Thursday, November 26, 2015

Sungai cermin peradaban sebuah bangsa

di hutan sana, setetes demi setetes dari dedaunan, dari lumut, dari akar-akar pohon bergerak mengalir menuju suatu tempat yang lebih rendah terus menerus, jika tiba di suatu lembah, dia menunggu tetesan-tetesan lain untuk memenuhi cekungan lembah sampai pada titik bergerak lagi.
jika kita ikuti aliran tetesan air yang makin lama makin besar hingga membentuk sungai, mulailah kita akan mengikuti peradaban yang mengitari aliran itu. semenjak berbentuk tetesan air masih murni, bening dan segar. berkumpul makinbanyak, makin besar tetesan yang murni bening itu mulai ternoda oleh jatuhan ranting2 busuk atau kotoran2 binatang yang sedang melintasi kumpulan air tersebut. mengalir lagi menemui aliran lain dan menyatu, menyatu lagi dengan aliran yang lebih besar lalu membentuk anak2 sungai, mulai mengarah ke pemukiman manusia. di sini kemungkinan aliran yang sudah menganak sungai mulai ternoda lagi dengan kehadiran pemburu, mungkin cuci tangan atau cuci hasil buruan.semakin ke hilir, sampai ke pemukiman manusia, anak2 sungai sudah menyatu menjadi sungai kecil. di sana kebeningan air makin ternoda dengan dijadikannya aliran sungai sebagai tempat mandi, cuci pakaian, juga air2 yang berlumpur dari sawah2 semakin menambah noda pada kemurnian dan kebeningan air tersebut. semakin ke hilir, sungai2 kecil mempersatukan diri menjadi sungai besar dan mulai melintasi perkotaan. di sini lah air yang bening murni dari awalnya makin ternoda oleh pekatnya limbah2 yang mengalir ke sungai baik disengaja maupun tidak sengaja. manusia sudah tidak menghiraukan bening dan murninya aliran sungai karena kesibukannya beraktifitas untuk meraih keinginan-keinginannya. di perkotaan inilah jelas terlihat ke tidak perdulian manusia pada lingkungannya, baik dari segi perilaku, segi kepekaan terhadap lingkungan, pun segi peraturan2 yang selalu dilanggar oleh manusia itu sendiri.
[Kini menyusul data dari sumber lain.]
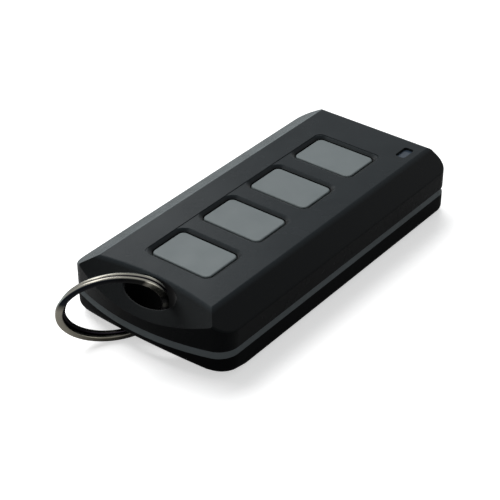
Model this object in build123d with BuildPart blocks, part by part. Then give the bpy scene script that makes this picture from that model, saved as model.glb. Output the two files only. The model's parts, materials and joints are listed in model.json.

jika kita cermati di perkotaan, fungsi sungai sudah sangat beragam. mulai dari tempat cuci pakaian, tempat jamban, tempat pembuangan sampah, sampai tempat pembuangan limbah yang berbahaya. di sana bertumpuk tingkah manusia, tingkah yang tidak perduli lingkungan, tingkah yang tidak mau tahu kebersihan, tingkah yang tidak mau tunduk peraturan, tingkah yang tidak mau memikirkan anak cucu, berbaur digodok di sungai yang mengular membelah kota.
air hitam, dekil, bau, dan berbahaya menjijikkan itu adalah cermin peradaban manusia yang berada di sekeliling aliran air itu.
masihkah mengharap air yang mengalir di sungai yang membentang membelah kota bisa bening? jawabannya ada pada manusia itu sendiri dengan perbaikan peradabannya.